Les péripéties s'enchaînent avec rapidité, seules quelques prises sont nécessaires à chaque fois. Une prononciation est rectifiée (l'interprète du félin s'entête à prononcer le mot « cheikh » à la manière d'un « tchèque »), une nuance apportée (« Tu râles trop, parle plus doucement, en essayant de rendre le texte savoureux, et n'oublie pas que le chat est ton confident », conseille le réalisateur au faux rabbin).
« Jouer de cette façon n'est pas évident, souligne l'enthousiaste Rufus. Jonathan et moi devons nous placer côte à côte, et dialoguer en regardant le même micro. » Au moment d'enregistrer la rencontre entre Tintin et le rabbin, des rires secouent l'équipe : Rufus est censé observer… la toilette du reporter en pleine brousse. « Mais comment vais-je jouer ça ? Ça va être un sacré spectacle ! » Et le voilà mimant la sortie d'une tente au petit matin, tandis que Patrick Martinache froisse bruyamment un grand tissu…
Quelques minutes plus tard, nouvelle scène et ambiance transformée : deux protagonistes amoureux, un peintre (Leonid Glushchenko) et une serveuse (Daphné Biiga-Nwanak) se susurrent des mots tendres. Comme son personnage, l'interprète du barbouilleur est russe, et propose de chantonner une ballade sentimentale de son pays. Initiative acceptée avec enthousiasme par le réalisateur. Il pousse ses ouailles à plus d'intimité : « Serrez-vous l'un contre l'autre, timbrez davantage votre voix, et donnez-vous un baiser sur la main à la fin, pour faire croire que vous vous embrassez… » Quelques gloussements et regards gênés plus loin, ces moments langoureux sont dans la boîte.

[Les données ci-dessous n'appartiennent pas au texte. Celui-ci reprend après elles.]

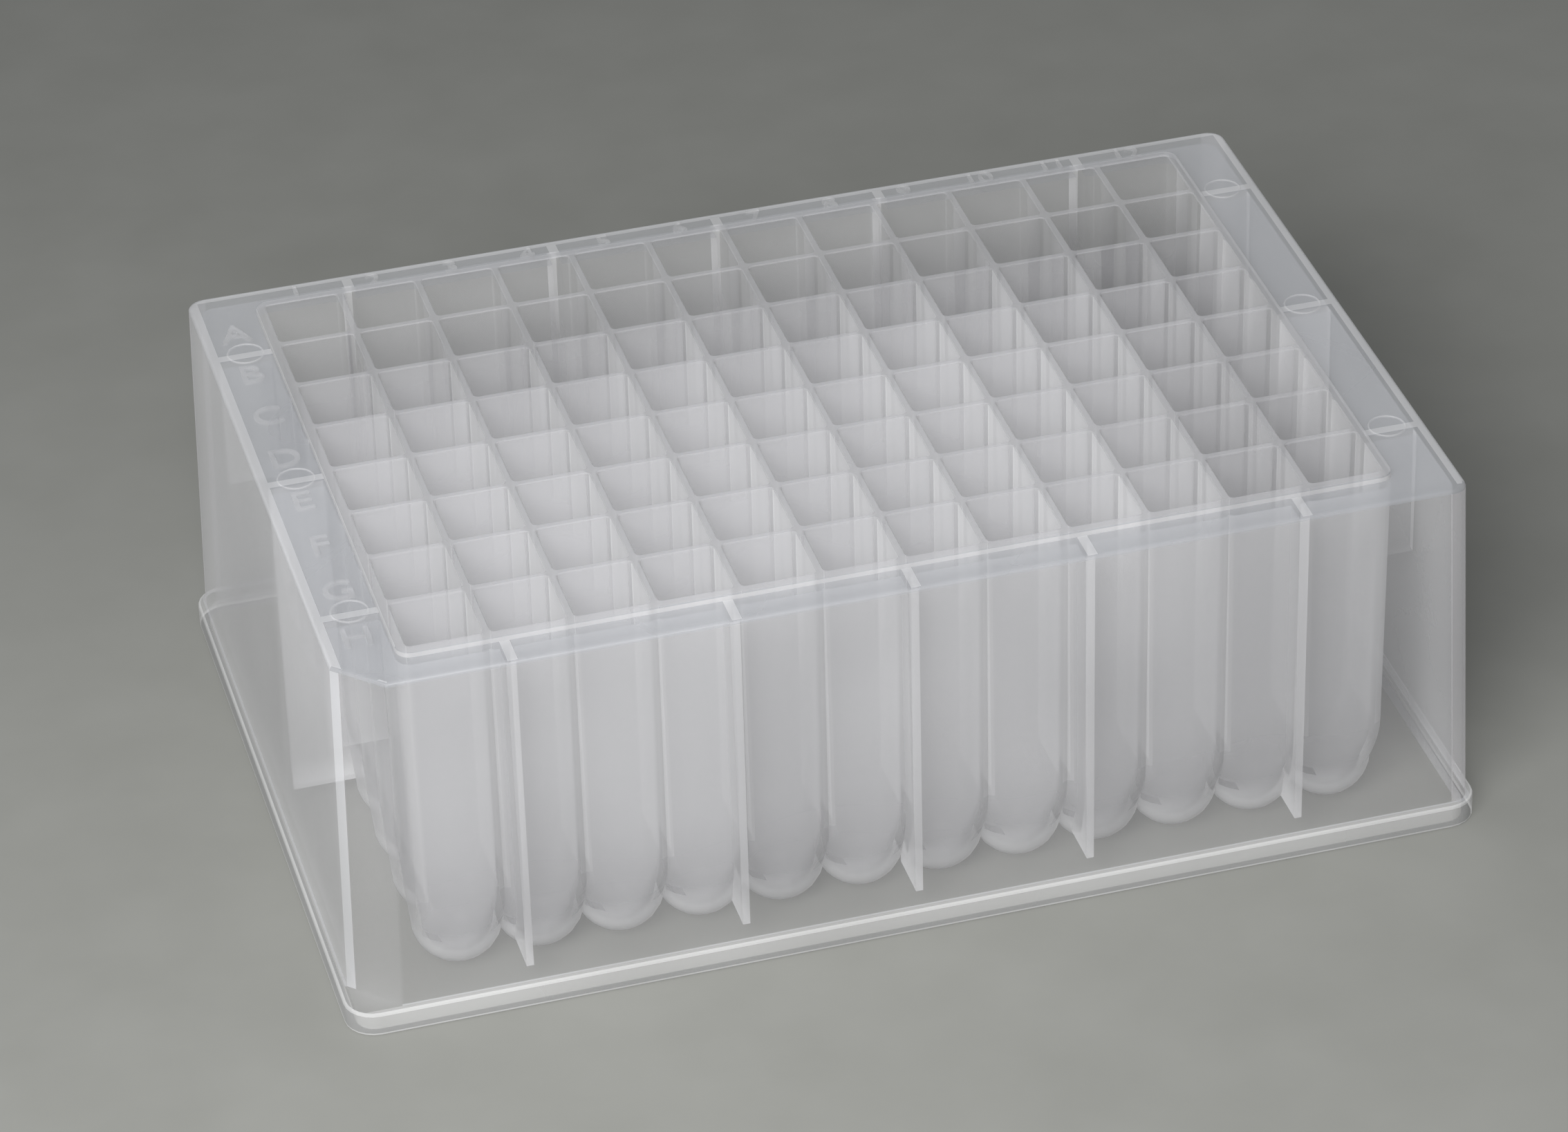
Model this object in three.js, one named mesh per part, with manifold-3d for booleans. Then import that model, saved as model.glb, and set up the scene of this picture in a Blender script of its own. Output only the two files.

Mais comment trouver le rythme idéal lorsqu'on passe d'un art graphique, où l'ellipse règne, à un médium exclusivement sonore, qui nécessite d'être bien plus explicite ? « En BD, la case fige la narration d'une manière précise, explique Cédric Aussir. Il m'a donc fallu trouver des astuces, insérer de la musique [on entend des airs de derbouka, bouzouki et oud, ndlr], et édifier via le montage et le mixage une trame nette, intelligible. » Autre obstacle, la multiplicité des intervenants : une centaine de comédiens ont participé au feuilleton. « Même pour une seule phrase, j'en ai fait venir de nouveaux afin d'obtenir les couleurs vocales des différents personnages, et de répercuter l'énergie d'une vraie troupe. »
A l'origine du projet, Emmanuelle Chevrière, conseillère littéraire à France Culture, tente de construire des ponts entre bande dessinée et fiction radiophonique. « Avant Agrippine et Les Frustrés, de Claire Bretécher, diffusés l'année dernière, il n'y avait rien eu en la matière depuis une bonne quinzaine d'années. Or il est extrêmement intéressant de transposer sur les ondes un univers essentiellement visuel, avec des codes bien spécifiques. » Un défi stimulant, qui n'en est qu'à ses balbutiements : la station culturelle publique se prépare à adapter Gemma Bovary, de l'Anglaise Posy Simmonds, et Quartier lointain, du Japonais Jirô Taniguchi, bâtissant ainsi une véritable collection BD à la radio.